■ **EXERCISE DETAILS**: Up to and including the line that contains "TOLERANCE = 1e-3", repeat each line of the data exactly, starting from the first.

########

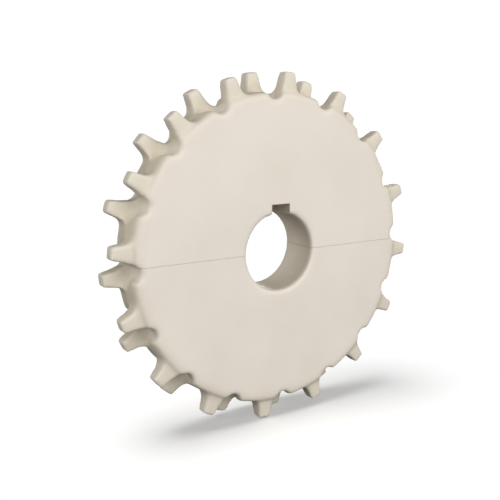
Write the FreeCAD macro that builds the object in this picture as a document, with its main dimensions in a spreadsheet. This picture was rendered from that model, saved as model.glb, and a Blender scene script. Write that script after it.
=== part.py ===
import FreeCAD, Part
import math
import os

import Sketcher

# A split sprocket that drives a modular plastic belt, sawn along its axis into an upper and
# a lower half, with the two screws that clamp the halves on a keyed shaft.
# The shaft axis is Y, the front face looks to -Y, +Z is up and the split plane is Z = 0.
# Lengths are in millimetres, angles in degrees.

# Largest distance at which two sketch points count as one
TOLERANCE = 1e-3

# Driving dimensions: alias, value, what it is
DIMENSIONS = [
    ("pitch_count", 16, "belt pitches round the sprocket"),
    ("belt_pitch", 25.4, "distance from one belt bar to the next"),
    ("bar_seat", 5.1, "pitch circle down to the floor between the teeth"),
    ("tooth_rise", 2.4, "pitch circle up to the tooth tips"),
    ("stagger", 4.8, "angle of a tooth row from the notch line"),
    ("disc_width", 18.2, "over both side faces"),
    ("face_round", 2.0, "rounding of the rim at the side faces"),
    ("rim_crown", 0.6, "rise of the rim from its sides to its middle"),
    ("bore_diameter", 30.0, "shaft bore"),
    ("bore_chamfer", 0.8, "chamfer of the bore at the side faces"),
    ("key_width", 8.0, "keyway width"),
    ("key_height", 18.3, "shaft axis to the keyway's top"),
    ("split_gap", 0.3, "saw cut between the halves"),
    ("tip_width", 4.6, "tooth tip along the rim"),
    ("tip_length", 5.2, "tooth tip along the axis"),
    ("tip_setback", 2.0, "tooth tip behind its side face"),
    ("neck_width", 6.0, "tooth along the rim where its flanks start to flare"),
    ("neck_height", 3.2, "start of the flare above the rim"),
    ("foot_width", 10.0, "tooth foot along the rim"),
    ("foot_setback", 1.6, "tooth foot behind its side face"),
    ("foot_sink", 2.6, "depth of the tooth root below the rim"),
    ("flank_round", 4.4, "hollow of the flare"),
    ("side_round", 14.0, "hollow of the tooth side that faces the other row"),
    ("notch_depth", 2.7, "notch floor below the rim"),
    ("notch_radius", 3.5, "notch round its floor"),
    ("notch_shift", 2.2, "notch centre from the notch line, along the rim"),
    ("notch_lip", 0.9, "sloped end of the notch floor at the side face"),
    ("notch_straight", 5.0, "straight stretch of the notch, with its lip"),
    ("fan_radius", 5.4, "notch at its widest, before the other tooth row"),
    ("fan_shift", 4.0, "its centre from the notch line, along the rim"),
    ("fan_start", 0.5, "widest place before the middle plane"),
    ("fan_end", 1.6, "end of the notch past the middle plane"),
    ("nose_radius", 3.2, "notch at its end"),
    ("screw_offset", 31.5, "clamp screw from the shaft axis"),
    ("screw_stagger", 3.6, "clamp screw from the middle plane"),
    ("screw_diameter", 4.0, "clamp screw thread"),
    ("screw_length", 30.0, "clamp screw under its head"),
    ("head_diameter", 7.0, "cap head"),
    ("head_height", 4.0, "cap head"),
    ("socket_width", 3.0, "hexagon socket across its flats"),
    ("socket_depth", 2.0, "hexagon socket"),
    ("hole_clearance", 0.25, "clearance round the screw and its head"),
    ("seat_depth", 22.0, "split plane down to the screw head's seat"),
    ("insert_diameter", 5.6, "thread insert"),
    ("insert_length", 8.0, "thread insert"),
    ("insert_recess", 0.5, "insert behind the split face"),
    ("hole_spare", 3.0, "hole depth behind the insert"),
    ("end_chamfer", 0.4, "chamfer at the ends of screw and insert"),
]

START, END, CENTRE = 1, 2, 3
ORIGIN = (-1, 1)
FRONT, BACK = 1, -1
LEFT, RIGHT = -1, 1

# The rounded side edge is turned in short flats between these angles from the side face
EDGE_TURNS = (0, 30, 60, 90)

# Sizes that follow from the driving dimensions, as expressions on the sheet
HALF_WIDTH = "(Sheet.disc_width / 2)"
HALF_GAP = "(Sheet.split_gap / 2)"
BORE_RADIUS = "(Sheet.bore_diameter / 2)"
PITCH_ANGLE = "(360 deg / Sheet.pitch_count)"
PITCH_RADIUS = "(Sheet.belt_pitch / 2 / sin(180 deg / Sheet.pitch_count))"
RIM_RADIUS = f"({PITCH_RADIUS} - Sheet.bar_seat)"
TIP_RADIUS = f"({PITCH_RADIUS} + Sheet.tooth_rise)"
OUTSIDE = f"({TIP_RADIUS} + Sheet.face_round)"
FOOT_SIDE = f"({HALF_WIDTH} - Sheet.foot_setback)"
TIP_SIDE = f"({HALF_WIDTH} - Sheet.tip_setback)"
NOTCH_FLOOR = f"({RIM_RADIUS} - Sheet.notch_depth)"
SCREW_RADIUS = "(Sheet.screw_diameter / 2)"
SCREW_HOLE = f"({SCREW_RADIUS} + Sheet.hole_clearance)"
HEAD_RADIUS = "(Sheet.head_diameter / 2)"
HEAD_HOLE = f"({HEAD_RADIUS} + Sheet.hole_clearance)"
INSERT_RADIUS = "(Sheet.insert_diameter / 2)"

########

■ **RESPONSE FOR THIS EXERCISE**:
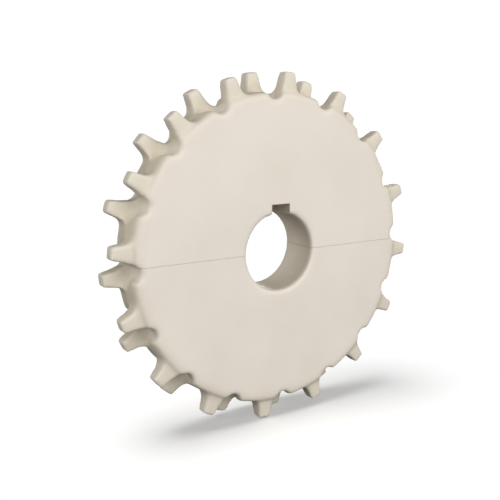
Write the FreeCAD macro that builds the object in this picture as a document, with its main dimensions in a spreadsheet. This picture was rendered from that model, saved as model.glb, and a Blender scene script. Write that script after it.
=== part.py ===
import FreeCAD, Part
import math
import os

import Sketcher

# A split sprocket that drives a modular plastic belt, sawn along its axis into an upper and
# a lower half, with the two screws that clamp the halves on a keyed shaft.
# The shaft axis is Y, the front face looks to -Y, +Z is up and the split plane is Z = 0.
# Lengths are in millimetres, angles in degrees.

# Largest distance at which two sketch points count as one
TOLERANCE = 1e-3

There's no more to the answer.